Many of you know that I’m a great fan of the singer-songwriter Leonard Cohen and many of you are familiar with his song Hallelujah. In it there is this great line:

Love is not a victory march
It’s a cold and it’s a broken Hallelujah

And again, later in the song, the singer says of love,

It’s not a cry you can hear at night
It’s not somebody who has seen the light
It’s a cold and it’s a broken Hallelujah

In the funeral liturgy of our church, near the end of the service, the priest stands at the body of the deceased and says, “All of us go down to the dust; yet even at the grave we make our song: Alleluia, alleluia, alleluia.” When each of those twenty children, each of those seven adults are buried, their families will hear those as cold and broken Hallelujahs! But as our Advent hymn reminds us in its conclusion,

For the glory of the Lord
now o’er the earth is shed abroad,
and all flesh shall see the token
that the word is never broken.

Our hearts may be broken; our lives may be broken; our society may be broken, but God’s word, God’s promise is never broken. The Word made flesh, Jesus Christ, he was broken . . . broken on the Cross that we might be made whole. Risen unbroken though still bearing the scars of our brokenness, he will return again so that we might sing not a broken, but a whole Hallelujah, a holy Hallelujah, so that we might “rejoice in the Lord always.”

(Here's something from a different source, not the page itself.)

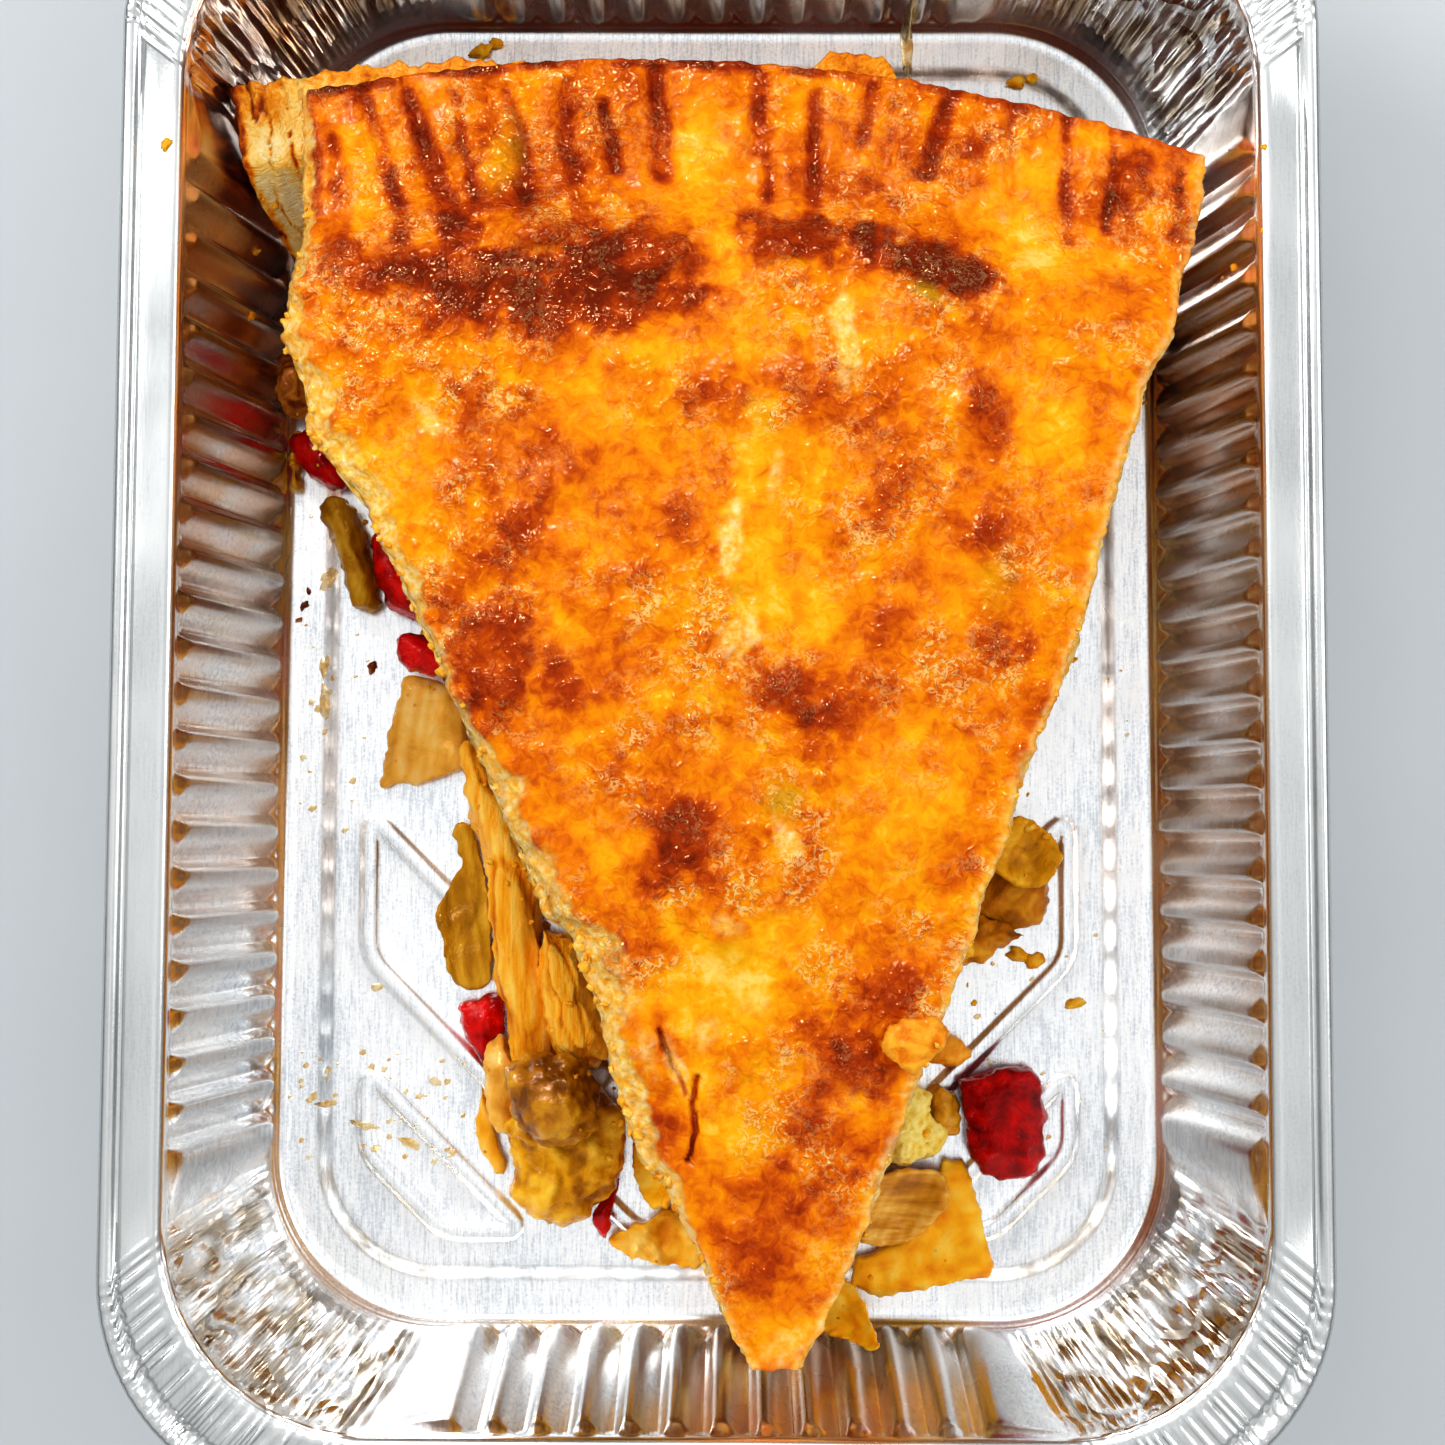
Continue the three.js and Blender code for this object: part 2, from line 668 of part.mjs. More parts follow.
// A thin curved petal or leaf over an outline. Both faces are split into the same triangles and wave alike.
function petal({ outline, base, thick, cup, wave, seed, rise, count, tension = 0.4 }) {
  return (grow) => {
    const skin = new Skin();
    const edge = outlinePoints(outline, count, tension);
    const middle = edge.reduce((sum, p) => sum.add(p), new THREE.Vector3()).divideScalar(edge.length);
    const shares = [1, 0.62, 0.28];
    const face = (height, spread) => {
      const rows = shares.map((share, k) => skin.row(edge.map((p, i) => {
        const reach = p.clone().sub(middle).multiplyScalar(share);
        if (k === 0) reach.setLength(reach.length() + grow);
        const [x, y] = [middle.x + reach.x, middle.y + reach.y];
        const lift = rise[0] * reach.x + rise[1] * reach.y;
        const curl = cup * share * share + wave * share * Math.sin((i / count) * Math.PI * 6 + seed);
        return { x, y, z: base + Math.max(0, curl) + lift + height + spread, u: i / count };
      })));
      return rows;
    };
    const low = face(0, -grow);
    const high = face(thick, grow);
    for (let k = 1; k < shares.length; k += 1) {
      skin.stitch(low[k - 1], low[k], true);
      skin.stitch(high[k], high[k - 1], true);
    }
    skin.stitch(high[0], low[0], true);
    skin.fan(low[2], { x: middle.x, y: middle.y, z: base - grow }, true);
    skin.fan(high[2], { x: middle.x, y: middle.y, z: base + thick + grow }, false);
    return skin.geometry();
  };
}

// A bunch of small round florets that have grown together.
function florets({ places, radius, base }) {
  return (grow) => {
    const balls = places.map(([x, y, z, size], i) => {
      const ball = new THREE.IcosahedronGeometry(radius * size + grow, 1);
      ball.scale(1, 1, 0.85).rotateZ(i).translate(x, y, base + z);
      return toSolid(ball);
    });
    return toGeometry(balls.reduce((sum, ball) => sum.add(ball)));
  };
}

const LEFT_PIECES = [
  ['crust_shard', COLOURS.darkFlake, morsel({
    outline: [[-63.4, 42.6], [-60.6, 43.6], [-58.8, 41], [-58.9, 36], [-60.6, 34.4], [-62.6, 36.4]],
    base: ON_PANEL, thick: 10, crown: 1.4, rough: 1.2, seed: 4 })],
  ['red_pepper_a', COLOURS.redPepper, morsel({
    outline: [[-62.2, 32.6], [-57.2, 33.8], [-54, 29.4], [-53.6, 24.6], [-57.4, 25.2], [-60.8, 27.8]],
    base: ON_PANEL, thick: 5.4, crown: 0.4, rough: 0.4, seed: 5 })],
  ['vegetable_scrap', COLOURS.mustard, morsel({
    outline: [[-61.9, 31.6], [-61.3, 28.4], [-60.4, 25.4], [-61.4, 24.2], [-62.2, 27.5]],
    base: ON_BAND + 0.8, thick: 3.2, crown: 0.3, rough: 0.3, seed: 6, count: 10 })],
  ['green_vegetable', COLOURS.greenVeg, morsel({
    outline: [[-57.9, 22.4], [-54.6, 24.4], [-51.6, 20.4], [-49.4, 12], [-49.4, 6.8], [-52.6, 7.4],
      [-54.2, 13], [-56.6, 17.4]],
    base: ON_RIBS, thick: 4.4, crown: 1.2, rough: 0.8, seed: 7, count: 16 })],
  ['red_pepper_b', COLOURS.redPepper, morsel({
    outline: [[-50.6, 15.4], [-48.2, 18.8], [-44.8, 14], [-41, 7.6], [-43.6, 5.4], [-47.4, 7.4], [-49.2, 11]],
    base: ON_RIBS, thick: 5.6, crown: 0.6, rough: 0.4, seed: 8 })],
  ['onion_slab_a', COLOURS.onion, morsel({
    outline: [[-45.6, -2], [-41.4, -2.2], [-36.6, -5], [-35.8, -14.8], [-41.6, -17.6], [-48.4, -18.4],
      [-47.2, -11]],
    base: ON_RIBS, thick: 3, crown: 0.3, rough: 0.3, seed: 9, rise: [0.12, 0], tension: 0.12, count: 18 })],
  ['red_pepper_c', COLOURS.darkPepper, morsel({
    outline: [[-46.2, 2.6], [-43.6, 4], [-38.6, 2.6], [-37.4, -2.6], [-42, -2.4], [-45.4, -0.4]],
    base: ON_RIBS + 3.9, thick: 4.6, crown: 0.6, rough: 0.5, seed: 10 })],
  ['chicken_strip', COLOURS.chicken, strip({
    spine: [[-36.2, -12, 1.6, 6], [-33.4, -19, 2.8, 9], [-28.8, -30, 3.8, 12], [-28.2, -41, 3.6, 12],
      [-26.4, -51, 3.6, 11], [-25.4, -57, 3.2, 9]],
    base: ON_RIBS, rough: 1.2, seed: 11 })],
  ['chicken_chunk', COLOURS.chicken, morsel({
    outline: [[-24.6, -37.6], [-19.6, -39.6], [-16.2, -46], [-14.4, -54.6], [-18.4, -57.6], [-22.6, -56.8],
      [-24.2, -50], [-25, -43.6]],
    base: ON_RIBS, thick: 13, crown: 1, rough: 1.1, seed: 12, count: 16 })],
  ['vegetable_leaf', COLOURS.greenVeg, petal({
    outline: [[-37.8, -23.4], [-35.2, -23.8], [-33.5, -29], [-32.6, -34], [-32.2, -41], [-32.4, -46.4],
      [-34.4, -47.2], [-38.6, -44.6], [-39.2, -41.4], [-38.8, -39.4], [-40.8, -37.2], [-38.2, -31.2],
      [-36.4, -28.6]],
    base: ON_RIBS, thick: 1.5, cup: 1.2, wave: 0.6, seed: 2, rise: [0.1, 0], count: 20 })],
  ['red_pepper_d', COLOURS.redPepper, morsel({
    outline: [[-36.8, -49.4], [-34, -47.8], [-30.8, -47.6], [-29.6, -52.6], [-32, -54], [-33.2, -58],
      [-34.6, -54.8]],
    base: ON_RIBS, thick: 5, crown: 0.3, rough: 0.3, seed: 13, tension: 0.15 })],
  ['onion_slab_b', COLOURS.onion, morsel({
    outline: [[-32.6, -54], [-29.4, -53.2], [-27.4, -58], [-27.8, -65.6], [-31, -67.2], [-33, -62]],
    base: ON_RIBS, thick: 7.6, crown: 0.4, rough: 0.3, seed: 14 })],
  ['onion_shred', COLOURS.onion, morsel({
    outline: [[-33.8, -60], [-32.4, -61], [-31.6, -67], [-29.4, -72], [-30.8, -73.4], [-33.4, -70.2],
      [-34.4, -65]],
    base: ON_RIBS, thick: 1.8, crown: 0.2, rough: 0.2, seed: 15, count: 12 })],
  ['vegetable_chunk_top', COLOURS.brownOnion, morsel({
    outline: [[-28.6, -57.4], [-24, -54.4], [-18.4, -55.4], [-16, -60.4], [-17.6, -66.4], [-24, -68],
      [-28.4, -64]],
    base: ON_RIBS + 9.6, thick: 6, crown: 2.4, rough: 1, seed: 16, count: 16 })],
  ['vegetable_chunk', COLOURS.mustard, morsel({
    outline: [[-28.6, -60], [-22, -58.6], [-15.6, -60.6], [-12.8, -66.4], [-14, -73.4], [-18.6, -78.4],
      [-24, -79.2], [-28.6, -74.4], [-29.8, -67]],
    base: ON_RIBS, thick: 9, crown: 1.4, rough: 1.6, seed: 17, count: 20 })],
  ['pepper_sliver', COLOURS.redPepper, morsel({
    outline: [[-18.4, -78.8], [-16.4, -74.4], [-13.9, -72.6], [-14.2, -76.4], [-16, -81.8]],
    base: ON_RIBS, thick: 4, crown: 0.4, rough: 0.2, seed: 18, count: 10 })],
  ['onion_skin', COLOURS.brownOnion, petal({
    outline: [[-12.4, -68.4], [-9.6, -66.6], [-5.4, -69], [-5.2, -74.6], [-9.2, -76.6], [-12, -73]],
    base: ON_RIBS + 3.6, thick: 1.6, cup: 1.2, wave: 0.5, seed: 3, rise: [1, 0], count: 12 })],
  ['onion_piece', COLOURS.onion, petal({
    outline: [[-15, -80.8], [-10.4, -79.8], [-8, -77.2], [-4.6, -79], [-1.8, -83], [-2.4, -85.6],
      [-7.9, -85.4], [-11.6, -84], [-14.6, -83.6]],
    base: ON_RIBS, thick: 2, cup: 0.8, wave: 0.5, seed: 5, rise: [0, 0], count: 16 })],
];

const RIGHT_PIECES = [
  ['onion_heap_upper', COLOURS.mustard, petal({
    outline: [[39.6, -22.6], [44.8, -22.8], [48.4, -26.6], [46.6, -31], [41.4, -31.6], [37.6, -28.4]],
    base: ON_RIBS + 4.4, thick: 2.4, cup: 1.4, wave: 0.6, seed: 7, rise: [-0.22, 0], count: 14 })],
  ['onion_heap_middle', COLOURS.greenVeg, morsel({
    outline: [[38, -29.6], [43.6, -27.4], [47.4, -30], [45.6, -37.4], [40.4, -38.6], [36, -34.6]],
    base: ON_RIBS, thick: 3.4, crown: 0.7, rough: 0.6, seed: 21 })],
  ['onion_heap_lower', COLOURS.brownOnion, morsel({
    outline: [[36.4, -35.4], [41.4, -36.8], [44.4, -38.6], [41.6, -40.2], [36.6, -43.4], [31.8, -43.2],
      [31.6, -38.8]],
    base: ON_RIBS, thick: 4.6, crown: 0.6, rough: 0.6, seed: 22 })],
  ['crust_fragment', COLOURS.flake, morsel({
    outline: [[28.8, -54.8], [31.6, -53], [34.2, -53.2], [36, -55.4], [34.6, -57.4], [31.4, -57.8]],
    base: ON_RIBS, thick: 3.8, crown: 0.5, rough: 0.6, seed: 23, count: 12 })],
  ['red_pepper_e', COLOURS.darkPepper, morsel({
    outline: [[34, -59.2], [39.8, -57.4], [45.6, -57.4], [46.2, -65], [45.6, -72.2], [40, -73.4],
      [36.2, -71.4], [34.8, -64.8]],
    base: ON_RIBS, thick: 5.4, crown: 0.3, rough: 0.3, seed: 24, tension: 0.12, count: 18 })],
  ['vegetable_bit', COLOURS.brownOnion, morsel({
    outline: [[29.8, -60.4], [33, -60.6], [34.2, -64.4], [33.6, -67.2], [30.4, -65.4]],
    base: ON_RIBS, thick: 4.4, crown: 0.6, rough: 0.6, seed: 25, count: 10 })],
  ['cauliflower', COLOURS.paleVeg, florets({
    places: [[27.2, -62.8, 3.8, 1.1], [26, -67.4, 4.4, 1.2], [29.4, -67.2, 3.2, 1]],
    radius: 3, base: ON_RIBS })],
  ['onion_petal_a', COLOURS.onion, petal({
    outline: [[23, -72.2], [30, -71.2], [32.4, -73.2], [31.8, -76.4], [28.6, -80.6], [24.4, -82],
      [19.8, -81.4], [20.6, -76.4]],
    base: ON_RIBS + 2.6, thick: 1.8, cup: 1.6, wave: 0.3, seed: 8, rise: [-0.12, 0.05], count: 16 })],
  ['onion_slab_c', COLOURS.onion, morsel({
    outline: [[31.6, -70.8], [35, -70.6], [37.2, -78], [39.4, -86.4], [33, -88], [24, -89.8], [18.8, -88.6],
      [19.6, -84.4], [27, -80.6]],
    base: ON_RIBS, thick: 2.4, crown: 0.2, rough: 0.3, seed: 26, tension: 0.2, count: 20 })],
  ['onion_petal_b', COLOURS.onion, petal({
    outline: [[17.6, -87], [20.8, -90.4], [21.8, -93.2], [22.4, -95.6], [17.2, -93.8], [12.6, -91.6]],
    base: ON_RIBS + 5.6, thick: 1.6, cup: 0.6, wave: 0.3, seed: 9, rise: [0.1, -1.2], count: 12 })],
];

// A flake of crust that has come away and lies on the right edge of the upper crust.
const FLAKE = ['crust_flake', COLOURS.flake, morsel({
  outline: [[20.6, -51.4], [25.6, -48], [28.4, -49], [30, -51], [26.6, -53.8], [25.4, -55.4], [22.8, -53.8]],
  base: SLICE.middleTop + 0.6, thick: 1.4, crown: 0.5, rough: 0.4, seed: 27, count: 12 })];

// ---------------------------------------------------------------- assembly

const meal = new THREE.Group();

function addMesh(name, colour, geometry, finish = {}) {
  geometry.computeVertexNormals();
  const look = { color: colour, roughness: 0.45, metalness: 0, ...finish };
  const material = new THREE.MeshStandardMaterial(look);
  const mesh = new THREE.Mesh(geometry, material);
  mesh.name = name;
  meal.add(mesh);
}

// Loose pieces keep clear of the slice and of each other: each is cut back from what was placed before it.
const placed = [];

function addFood(name, colour, build, finish) {
  let solid = toSolid(build(0));
  const box = solid.boundingBox();
  for (const other of placed) {
    const { min, max } = other.box;
    const apart = [0, 1, 2].some((axis) => box.min[axis] > max[axis] || box.max[axis] < min[axis]);
    if (!apart) solid = solid.subtract(other.solid);
  }
  const bodies = solid.decompose().sort((a, b) => b.volume() - a.volume());
  const grown = toSolid(build(GAP));
  placed.push({ solid: grown, box: grown.boundingBox() });
  addMesh(name, colour, toGeometry(bodies[0]), finish);
}

addMesh('foil_tray', COLOURS.foil, foilTray(), { roughness: 0.25, metalness: 1 });
addFood('pie_top_crust', COLOURS.crust, topCrust, { roughness: 0.35 });
addFood('pie_filling', COLOURS.filling, filling);
addFood('pie_bottom_crust', COLOURS.base, bottomCrust, { roughness: 0.7 });
for (const [name, colour, build] of [...LEFT_PIECES, ...RIGHT_PIECES, FLAKE]) addFood(name, colour, build);

export default meal;
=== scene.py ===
import math

import bmesh
import bpy
import numpy as np
from mathutils import Matrix
from mathutils.geometry import delaunay_2d_cdt


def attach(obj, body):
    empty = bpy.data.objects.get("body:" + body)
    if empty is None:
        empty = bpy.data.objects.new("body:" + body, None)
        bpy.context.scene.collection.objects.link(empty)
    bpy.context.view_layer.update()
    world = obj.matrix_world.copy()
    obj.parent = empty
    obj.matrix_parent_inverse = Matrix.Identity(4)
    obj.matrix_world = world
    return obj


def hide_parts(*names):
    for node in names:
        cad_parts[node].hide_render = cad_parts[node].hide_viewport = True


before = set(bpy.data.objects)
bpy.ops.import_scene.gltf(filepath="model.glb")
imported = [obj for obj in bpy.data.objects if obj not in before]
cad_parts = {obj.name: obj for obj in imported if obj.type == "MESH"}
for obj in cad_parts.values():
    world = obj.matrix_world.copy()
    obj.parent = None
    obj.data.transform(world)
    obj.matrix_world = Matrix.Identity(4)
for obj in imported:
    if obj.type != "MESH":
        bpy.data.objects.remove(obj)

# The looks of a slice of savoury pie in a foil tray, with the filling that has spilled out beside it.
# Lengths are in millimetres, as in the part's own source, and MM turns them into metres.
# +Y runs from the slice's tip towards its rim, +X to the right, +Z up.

MM = 0.001
FAR, TINY = 1e9, 1e-6
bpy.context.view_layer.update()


# Unnamed numbers in the noise formulas are sizes in millimetres and shares of a height.

# ---------------------------------------------------------------- small mathematics

def lerp(a, b, f):
    return a + (b - a) * f


def joined(*parts):
    """Coordinates, numbers or arrays of them, joined into points."""
    return np.stack(np.broadcast_arrays(*parts), axis=-1)


def smooth(start, stop, x):
    f = np.clip((x - start) / (stop - start), 0.0, 1.0)
    return f * f * (3 - 2 * f)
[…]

I still don’t know if I could comfort those grieving parents, but I do know that I believe in God, that I believe God’s promise, and that I believe in Jesus Christ, the One who was broken that we might be made whole. It is his birth and its promise of wholeness that we prepare to celebrate in this Advent season. And because I believe, I know that I could, at least, be with those families in this time of grief, that I could sit with them, and that I could assure them in words just slightly changed from the end of Mr. Cohen’s song . . . .

There’s a blaze of light in every word
It doesn’t matter which you heard
The holy or the broken Hallelujah.
* * * *
And even though it all went wrong
We’ll stand before the Lord in song
With nothing on our tongue but Hallelujah!